(The problem): Transcribe only the lines of the listing below from the one holding "for node_name, shape" through the one holding "cad_parts[node].hide_render = cad_parts[node].hide_viewport", inclusive, without any change.

(Dataset excerpt):
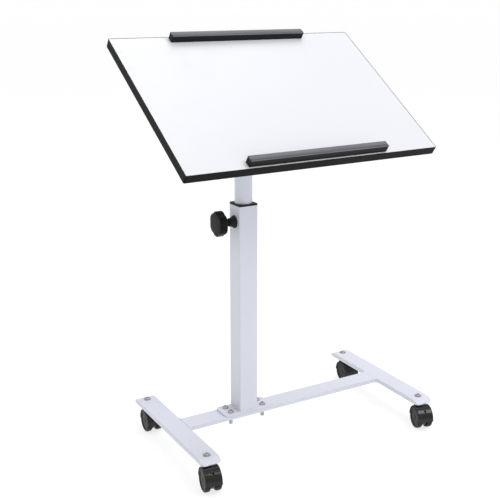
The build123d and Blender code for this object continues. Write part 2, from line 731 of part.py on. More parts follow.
NODES = make_nodes()
ORIGIN = footprint_centre(NODES)
os.makedirs("parts", exist_ok=True)
for node_name, shape in NODES.items():
    placed = Pos(-ORIGIN.X, -ORIGIN.Y, -ORIGIN.Z) * shape
    export_step(placed, f"parts/{node_name}.step")
print("nodes:", len(NODES), " origin from the column's foot:", ORIGIN)
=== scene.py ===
# %% [markdown]
# # A drawing board on a wheeled stand
# The object is a white board on a square steel column, over an H-shaped base with four twin-wheel
# casters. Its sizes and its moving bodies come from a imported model, which is loaded first and is never
# moved or changed. Blender adds the finishes and the pieces whose form follows a rule: knobs, wheels,
# threads and weld beads. Everything is in metres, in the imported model's own frame.

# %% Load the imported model
import json
import math

import bpy
from mathutils import Matrix, Vector


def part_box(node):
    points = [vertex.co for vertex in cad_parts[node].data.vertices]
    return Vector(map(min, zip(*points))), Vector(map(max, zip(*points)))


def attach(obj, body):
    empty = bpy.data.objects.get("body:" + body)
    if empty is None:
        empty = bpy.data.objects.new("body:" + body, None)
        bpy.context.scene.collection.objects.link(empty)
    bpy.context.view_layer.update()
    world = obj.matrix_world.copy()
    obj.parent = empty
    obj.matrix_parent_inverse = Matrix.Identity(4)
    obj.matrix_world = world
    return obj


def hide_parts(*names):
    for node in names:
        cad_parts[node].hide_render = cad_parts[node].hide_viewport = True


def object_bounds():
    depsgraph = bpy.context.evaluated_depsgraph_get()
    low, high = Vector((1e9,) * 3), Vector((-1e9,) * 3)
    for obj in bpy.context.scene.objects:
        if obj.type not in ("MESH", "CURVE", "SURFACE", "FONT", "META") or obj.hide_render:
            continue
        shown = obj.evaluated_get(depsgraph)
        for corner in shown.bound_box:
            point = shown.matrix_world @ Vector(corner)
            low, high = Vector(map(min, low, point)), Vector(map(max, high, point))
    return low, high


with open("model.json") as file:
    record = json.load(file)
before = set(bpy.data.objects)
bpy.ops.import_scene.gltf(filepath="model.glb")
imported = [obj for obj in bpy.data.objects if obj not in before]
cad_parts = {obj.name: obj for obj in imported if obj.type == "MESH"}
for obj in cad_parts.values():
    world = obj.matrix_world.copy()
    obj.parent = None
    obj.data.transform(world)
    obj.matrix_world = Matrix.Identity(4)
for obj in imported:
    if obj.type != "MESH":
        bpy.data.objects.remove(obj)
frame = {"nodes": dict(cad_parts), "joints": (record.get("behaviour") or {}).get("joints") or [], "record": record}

cad_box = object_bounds()
nodes = frame["nodes"]
joints = {joint["name"]: joint for joint in frame["joints"]}
corners = [[round(x, 3) for x in corner] for corner in cad_box]
print("packed nodes:", len(nodes), " joints:", len(joints), " box:", corners)

# %% [markdown]
# ## Node trees written as sums
# A material or a Geometry Nodes tree can be wired node by node, but its maths is then hard to read. A
# small class wraps one output socket and gives it Python's operators, so that `1 - mask * 0.5` adds the
# Math nodes by itself. The same class serves both kinds of tree.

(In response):
for node_name, shape in NODES.items():
    placed = Pos(-ORIGIN.X, -ORIGIN.Y, -ORIGIN.Z) * shape
    export_step(placed, f"parts/{node_name}.step")
print("nodes:", len(NODES), " origin from the column's foot:", ORIGIN)
=== scene.py ===
# %% [markdown]
# # A drawing board on a wheeled stand
# The object is a white board on a square steel column, over an H-shaped base with four twin-wheel
# casters. Its sizes and its moving bodies come from a imported model, which is loaded first and is never
# moved or changed. Blender adds the finishes and the pieces whose form follows a rule: knobs, wheels,
# threads and weld beads. Everything is in metres, in the imported model's own frame.

# %% Load the imported model
import json
import math

import bpy
from mathutils import Matrix, Vector


def part_box(node):
    points = [vertex.co for vertex in cad_parts[node].data.vertices]
    return Vector(map(min, zip(*points))), Vector(map(max, zip(*points)))


def attach(obj, body):
    empty = bpy.data.objects.get("body:" + body)
    if empty is None:
        empty = bpy.data.objects.new("body:" + body, None)
        bpy.context.scene.collection.objects.link(empty)
    bpy.context.view_layer.update()
    world = obj.matrix_world.copy()
    obj.parent = empty
    obj.matrix_parent_inverse = Matrix.Identity(4)
    obj.matrix_world = world
    return obj


def hide_parts(*names):
    for node in names:
        cad_parts[node].hide_render = cad_parts[node].hide_viewport = True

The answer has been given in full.